*Data provided*

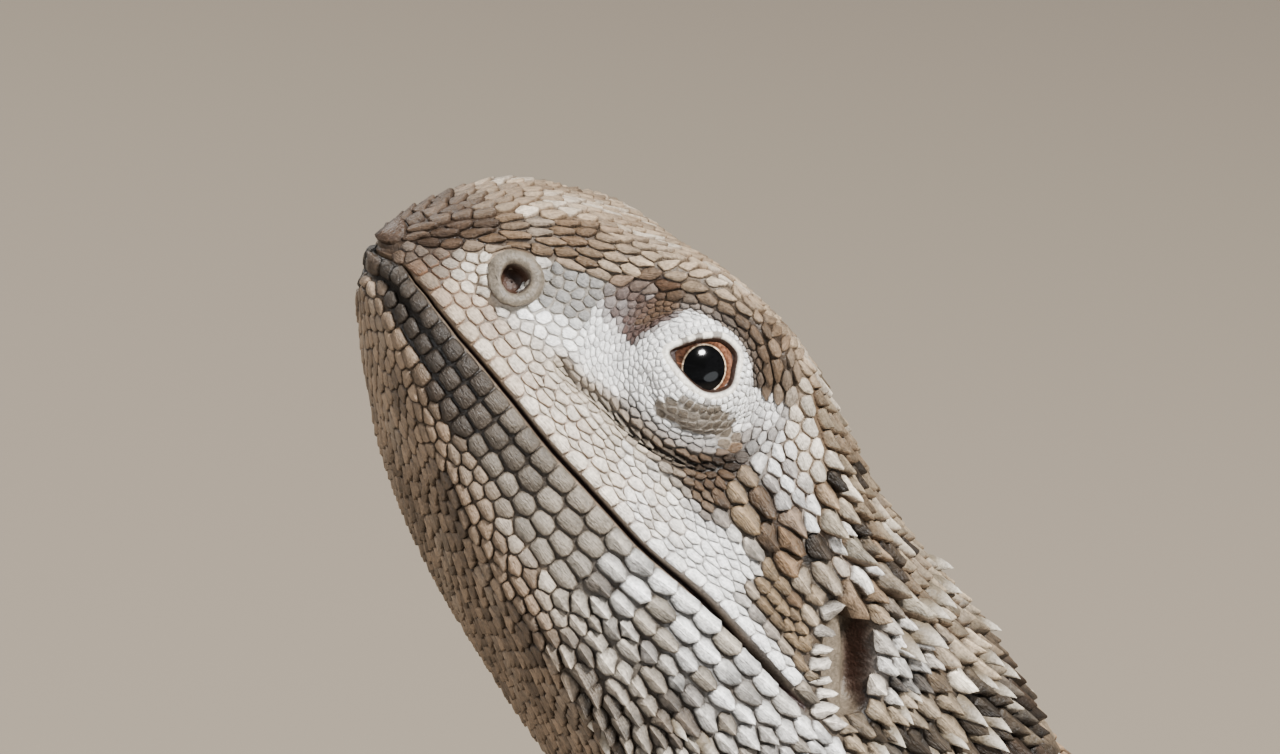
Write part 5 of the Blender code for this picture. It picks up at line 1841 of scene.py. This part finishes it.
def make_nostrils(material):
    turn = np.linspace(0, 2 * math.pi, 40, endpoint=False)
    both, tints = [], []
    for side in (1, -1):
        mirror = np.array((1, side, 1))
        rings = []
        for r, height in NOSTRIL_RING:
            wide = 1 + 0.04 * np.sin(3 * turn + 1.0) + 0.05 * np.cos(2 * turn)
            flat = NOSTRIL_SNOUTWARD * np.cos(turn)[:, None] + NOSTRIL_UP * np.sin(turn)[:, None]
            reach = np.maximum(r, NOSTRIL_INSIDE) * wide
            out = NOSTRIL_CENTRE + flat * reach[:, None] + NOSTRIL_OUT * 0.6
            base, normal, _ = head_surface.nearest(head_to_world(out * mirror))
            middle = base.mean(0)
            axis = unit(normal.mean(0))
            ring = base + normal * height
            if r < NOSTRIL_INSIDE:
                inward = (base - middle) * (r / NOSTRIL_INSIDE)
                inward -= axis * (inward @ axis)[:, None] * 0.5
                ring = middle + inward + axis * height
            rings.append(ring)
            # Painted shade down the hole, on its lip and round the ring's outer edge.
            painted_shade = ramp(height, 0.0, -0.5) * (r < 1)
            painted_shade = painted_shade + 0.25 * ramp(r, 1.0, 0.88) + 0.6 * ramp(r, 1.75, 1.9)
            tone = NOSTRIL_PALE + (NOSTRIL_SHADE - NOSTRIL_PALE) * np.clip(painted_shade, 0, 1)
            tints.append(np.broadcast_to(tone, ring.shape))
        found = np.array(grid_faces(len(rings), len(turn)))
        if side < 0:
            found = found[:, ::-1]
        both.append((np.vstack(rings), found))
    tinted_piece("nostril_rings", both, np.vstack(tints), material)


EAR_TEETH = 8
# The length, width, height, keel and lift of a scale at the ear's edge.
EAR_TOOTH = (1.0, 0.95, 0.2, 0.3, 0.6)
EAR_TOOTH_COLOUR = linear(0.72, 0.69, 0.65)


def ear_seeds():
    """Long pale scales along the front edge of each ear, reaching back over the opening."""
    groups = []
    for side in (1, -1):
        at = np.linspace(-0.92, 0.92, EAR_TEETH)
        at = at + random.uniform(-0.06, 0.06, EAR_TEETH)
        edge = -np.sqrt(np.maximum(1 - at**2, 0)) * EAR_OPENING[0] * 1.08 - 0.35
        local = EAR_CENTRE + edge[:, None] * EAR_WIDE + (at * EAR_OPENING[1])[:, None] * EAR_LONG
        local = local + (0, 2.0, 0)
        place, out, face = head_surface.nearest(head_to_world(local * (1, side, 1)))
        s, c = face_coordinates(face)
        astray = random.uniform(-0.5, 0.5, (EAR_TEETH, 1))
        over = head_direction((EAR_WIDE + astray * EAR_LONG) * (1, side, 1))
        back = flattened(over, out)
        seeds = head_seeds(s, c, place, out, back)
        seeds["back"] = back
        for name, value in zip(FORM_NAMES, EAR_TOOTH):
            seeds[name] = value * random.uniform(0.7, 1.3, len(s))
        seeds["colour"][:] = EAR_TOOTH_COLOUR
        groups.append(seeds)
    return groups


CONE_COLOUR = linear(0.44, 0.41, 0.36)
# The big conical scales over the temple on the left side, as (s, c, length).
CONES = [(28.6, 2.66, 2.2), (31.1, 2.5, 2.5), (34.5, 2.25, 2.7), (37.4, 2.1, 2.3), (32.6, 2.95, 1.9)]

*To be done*
In this exercise, copy only the lines from the opening line of the material through the line where "EAR_TOOTH_COLOUR = linear(0.72, 0.69, 0.65)" appears.

*Exercise solution*
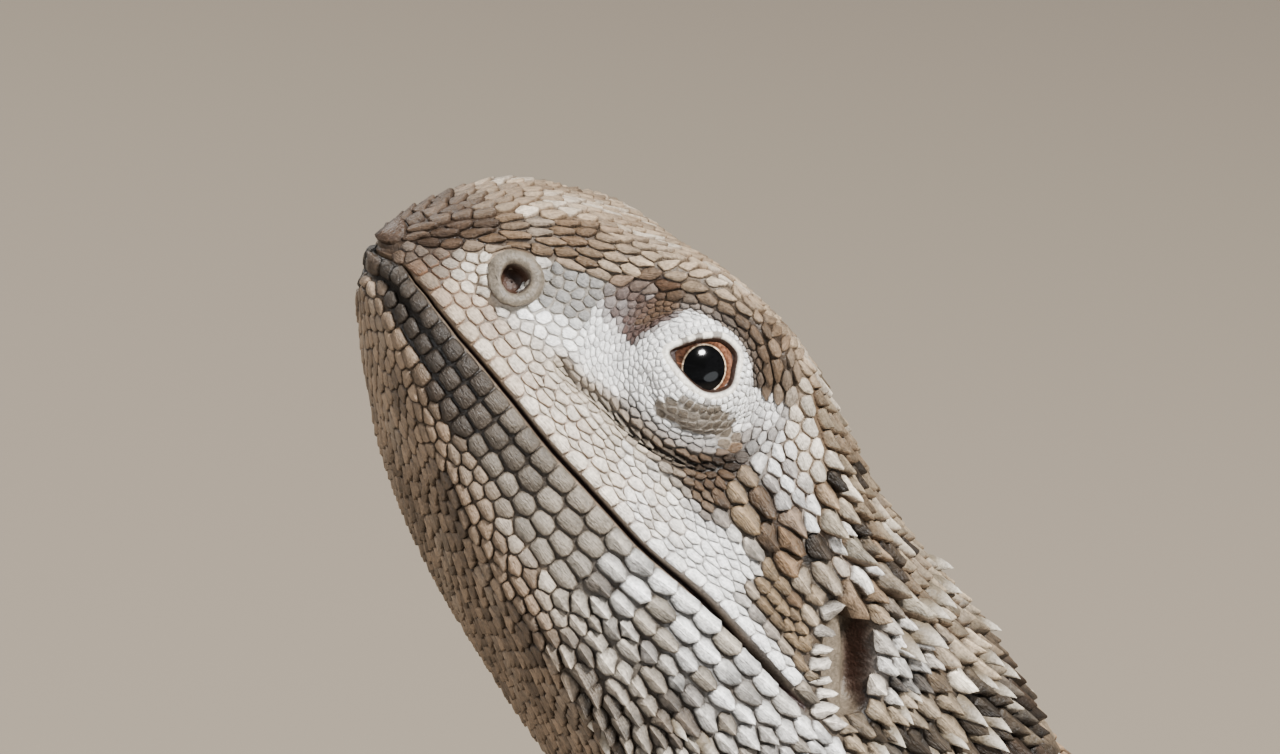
Write part 5 of the Blender code for this picture. It picks up at line 1841 of scene.py. This part finishes it.
def make_nostrils(material):
    turn = np.linspace(0, 2 * math.pi, 40, endpoint=False)
    both, tints = [], []
    for side in (1, -1):
        mirror = np.array((1, side, 1))
        rings = []
        for r, height in NOSTRIL_RING:
            wide = 1 + 0.04 * np.sin(3 * turn + 1.0) + 0.05 * np.cos(2 * turn)
            flat = NOSTRIL_SNOUTWARD * np.cos(turn)[:, None] + NOSTRIL_UP * np.sin(turn)[:, None]
            reach = np.maximum(r, NOSTRIL_INSIDE) * wide
            out = NOSTRIL_CENTRE + flat * reach[:, None] + NOSTRIL_OUT * 0.6
            base, normal, _ = head_surface.nearest(head_to_world(out * mirror))
            middle = base.mean(0)
            axis = unit(normal.mean(0))
            ring = base + normal * height
            if r < NOSTRIL_INSIDE:
                inward = (base - middle) * (r / NOSTRIL_INSIDE)
                inward -= axis * (inward @ axis)[:, None] * 0.5
                ring = middle + inward + axis * height
            rings.append(ring)
            # Painted shade down the hole, on its lip and round the ring's outer edge.
            painted_shade = ramp(height, 0.0, -0.5) * (r < 1)
            painted_shade = painted_shade + 0.25 * ramp(r, 1.0, 0.88) + 0.6 * ramp(r, 1.75, 1.9)
            tone = NOSTRIL_PALE + (NOSTRIL_SHADE - NOSTRIL_PALE) * np.clip(painted_shade, 0, 1)
            tints.append(np.broadcast_to(tone, ring.shape))
        found = np.array(grid_faces(len(rings), len(turn)))
        if side < 0:
            found = found[:, ::-1]
        both.append((np.vstack(rings), found))
    tinted_piece("nostril_rings", both, np.vstack(tints), material)


EAR_TEETH = 8
# The length, width, height, keel and lift of a scale at the ear's edge.
EAR_TOOTH = (1.0, 0.95, 0.2, 0.3, 0.6)
EAR_TOOTH_COLOUR = linear(0.72, 0.69, 0.65)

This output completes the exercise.